Recently, the Victorian Law Reform Commission has been considering proposals to enact provisions allowing Victorian courts to do this in its First Exposure Draft on Civil Reforms (pages 42 – 47 for those interested). I note that they consider precisely the sort of mechanism I proposed above and believe that courts should have the power to make such an arrangement. I prefer putting money into a cy pres scheme rather than putting it into some kind of a Justice Fund (which is another proposal), but I agree with the VLRC that there should be a broad discretion on the part of judges to choose how they administer the money.
All these considerations returned to my mind again with the recent Federal Court ruling against cardboard box magnate Richard Pratt. Visy was found to have entered into a price-fixing arrangement with its main rival, Amcor, so that they could set the price at a higher level than would occur if genuine competition were present. Apparently companies who have purchased Visy and Amcor products have commenced a class action, and have been greatly heartened by Justice Heerey’s ruling.
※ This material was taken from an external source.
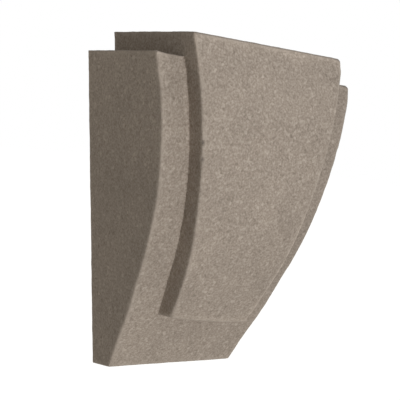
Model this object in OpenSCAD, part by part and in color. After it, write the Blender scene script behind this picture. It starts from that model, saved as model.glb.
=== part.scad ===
// Stone corbel, cast in one piece: a wedge that narrows downward, with a swept front and a raised block on it.
//
// The flat back is the plane y = 0 and the wall lies beyond it, towards +Y. The front faces -Y and +Z is up.
// The origin is the centre of the back. Heights below are counted from the front edge of the foot.

/* [Wedge body] */
// Height of the wedge body, from the front edge of its foot to its shoulders
body_height = 300; // [250:1:360]
// Width across the shoulders
shoulder_width = 235; // [205:1:290]
// Width across the foot
foot_width = 150; // [125:1:180]
// Depth of the foot, from the wall to its front edge
foot_depth = 31; // [15:0.5:50]
// How far the foot's back edge sits below its front edge
foot_fall = 4; // [0.5:0.5:10]

/* [Swept front] */
// Lean of the straight lower stretch of the front, in degrees out from the wall
ramp_angle = 28; // [20:0.5:34]
// Height at which that stretch turns into the swelling curve
ramp_height = 100; // [90:1:140]
// Radius of the swelling curve
swell_radius = 298; // [240:1:380]

/* [Raised block] */
// Width across the top of the block
block_top_width = 182; // [150:1:195]
// Width across the block at its lower end
block_foot_width = 95.5; // [70:0.5:118]
// How far the block stands proud of the body, square to the front
block_proud = 19; // [10:0.5:26]
// How far the block rises above the shoulders
block_rise = 21; // [8:0.5:40]
// Height of the block's lower end, where it meets the body's front
block_foot_height = 55; // [30:1:70]
// How far the lower end drops on its way out to the block's front
block_end_fall = 0.5; // [0:0.5:6]
// Rounding along the block's lower front edge
block_end_radius = 3; // [1:0.5:8]

/* [Hidden] */
$fn = 360;

// Where a straight stretch runs smoothly into an arc, its end is tucked this far inside the arc, so that the
// two outlines cross cleanly and leave no sliver between them
tuck = 0.002;

block_top = body_height + block_rise;
back_middle = (block_top - foot_fall) / 2;

// Side views are drawn as [depth out from the wall, height]. The ramp runs along ramp_up, and ramp_out points
// square out of it.
ramp_up = [sin(ramp_angle), cos(ramp_angle)];
ramp_out = [cos(ramp_angle), -sin(ramp_angle)];
function ramp_depth(height) = foot_depth + height * tan(ramp_angle);
// Centre of the swelling curve, placed so that the curve leaves the ramp with no kink
swell_centre = [ramp_depth(ramp_height), ramp_height] - swell_radius * ramp_out;

// Spans that are sure to pass right through the piece
overrun = 20;
full_depth = swell_centre.x + swell_radius + block_proud + overrun;
full_width = shoulder_width + overrun;

// Widths across the body and the block at a height, along their straight sides
function spread(low, low_width, high, high_width, height) =
    low_width + (high_width - low_width) * (height - low) / (high - low);
function body_width(height) = spread(0, foot_width, body_height, shoulder_width, height);
function block_width(height) = spread(block_foot_height, block_foot_width, block_top, block_top_width, height);

// Lower end of the block: its root on the body's front, and the front corner it would have if left sharp
end_root = [ramp_depth(block_foot_height), block_foot_height];
end_reach = block_proud / cos(ramp_angle) - block_end_fall * tan(ramp_angle);
end_corner = end_root + [end_reach, -block_end_fall];
// The rounding of that corner: its centre, and the ends of its arc on the lower end and on the ramp
end_back = (end_root - end_corner) / norm(end_root - end_corner);
end_bisector = (end_back + ramp_up) / norm(end_back + ramp_up);
end_half_angle = acos(end_back * ramp_up) / 2;
end_centre = end_corner + end_bisector * block_end_radius / sin(end_half_angle);
end_tangent = block_end_radius / tan(end_half_angle);
arc_start = end_corner + end_back * end_tangent + (end_centre - end_corner) * tuck;
arc_end = end_corner + ramp_up * end_tangent + (end_centre - end_corner) * tuck;
// A point on the same line as the lower end, well inside the body
end_inside = end_root + end_back * block_proud;

// Side view of what lies between the wall and the front once that is pushed out by a distance. The points
// given run from the wall to the start of the ramp; the ramp, the swell and a level top follow them.
module side_view(below, pushed_out, top) {
    radius = swell_radius + pushed_out;
    ramp_end = swell_centre + (radius - tuck) * ramp_out;
    swell_low = (below[len(below) - 1].y + ramp_end.y) / 2;
    polygon(concat(below, [ramp_end, [0, ramp_end.y]]));
    intersection() {
        translate(swell_centre) circle(r = radius);
        translate([0, swell_low]) square([full_depth, top - swell_low]);
    }
}

// Front view of a stretch between two heights whose straight sides spread from one width to another
module front_view(low, low_width, high, high_width) {
    polygon([[-low_width / 2, low], [low_width / 2, low], [high_width / 2, high], [-high_width / 2, high]]);
}

// A front view carried straight out from the wall
module out_from_wall() {
    rotate([90, 0, 0]) linear_extrude(full_depth) children();
}

// A side view carried straight across the width
module across() {
    rotate([90, 0, -90]) linear_extrude(full_width, center = true) children();
}

// The wedge body, whose foot rises from the wall to its front edge
module body() {
    intersection() {
        across() side_view([[0, -foot_fall], [foot_depth, 0]], 0, body_height);
        out_from_wall() front_view(-foot_fall, body_width(-foot_fall), body_height, shoulder_width);
    }
}

// The raised block, whose lower front edge is rounded
module raised_block() {
    intersection() {
        across() union() {
            side_view([[0, end_inside.y], end_inside, arc_start, arc_end], block_proud, block_top);
            translate(end_centre) circle(r = block_end_radius);
        }
        out_from_wall() front_view(end_corner.y, block_width(end_corner.y), block_top, block_top_width);
    }
}

// The one casting, with the centre of its back at the origin
module corbel() {
    color("#9c9183") translate([0, 0, -back_middle]) union() {
        body();
        raised_block();
    }
}

corbel();
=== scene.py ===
"""Stone corbel: the cast surface, its finish, the light on it and the camera.

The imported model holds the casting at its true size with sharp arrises. This script meshes the same form
again, finely, with eased arrises, tamped sand relief and a few knocks, and dresses it as cast stone.

A name that ends in _mm is in millimetres. All other lengths are in metres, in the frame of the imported
model: the back is the plane y = 0, the front faces -Y, and +Z is up. A Pair of heights or depths is a span,
from where a thing begins to where it is whole.
"""

import logging
import math
from dataclasses import dataclass
from enum import Enum
from typing import Any

import bmesh
import bpy
import numpy as np
from mathutils import Matrix, Vector

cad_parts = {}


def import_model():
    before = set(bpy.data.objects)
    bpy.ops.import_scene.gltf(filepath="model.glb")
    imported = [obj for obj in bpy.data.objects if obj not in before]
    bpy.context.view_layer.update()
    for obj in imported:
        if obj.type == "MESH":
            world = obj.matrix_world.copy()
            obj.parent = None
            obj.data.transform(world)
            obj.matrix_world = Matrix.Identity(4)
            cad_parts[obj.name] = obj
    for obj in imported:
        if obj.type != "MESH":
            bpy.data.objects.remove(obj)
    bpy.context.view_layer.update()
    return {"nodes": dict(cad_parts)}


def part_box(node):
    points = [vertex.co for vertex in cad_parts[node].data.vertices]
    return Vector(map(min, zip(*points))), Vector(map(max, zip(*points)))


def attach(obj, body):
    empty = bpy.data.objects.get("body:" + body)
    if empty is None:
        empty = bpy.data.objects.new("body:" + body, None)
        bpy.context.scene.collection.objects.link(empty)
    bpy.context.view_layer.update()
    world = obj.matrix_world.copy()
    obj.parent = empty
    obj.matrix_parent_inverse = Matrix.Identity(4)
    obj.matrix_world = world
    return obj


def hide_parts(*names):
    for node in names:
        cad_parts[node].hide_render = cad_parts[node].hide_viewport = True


LOG = logging.getLogger("corbel")
MM = 0.001
NODE = "corbel"
BODY = "root"
PURE_WHITE = (1.0, 1.0, 1.0, 1.0)
Array = np.ndarray
Pair = tuple[float, float]


class Face(Enum):
    """The faces that bound the wedge body, and likewise the raised block. The value is its column."""

    SIDE = 0
    FRONT = 1
    TOP = 2
    FOOT = 3
    BACK = 4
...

But here again: who are the real losers in this scenario? It is the general public, to whom the puchasers of Visy and Amcor products would have passed on any extra costs to the consumer. As Graeme Samuels, head of the ACCC said, “It was a premeditated fraud on Australian consumers. Anyone in the past who has bought a block of chocolate or a piece of fruit packed in a box made by Visy or Amcor has probably been ripped off.”
This is where another of my favourite beasts, a profit-stripping remedy, could come in useful. I would like consumer groups to bring an action to strip Visy and Amcor of ill-gotten profits gained through price-fixing and then ask the court administer the funds in a cy pres scheme for the benefit of the public (eg, to help people who are struggling to afford food and basic necessities).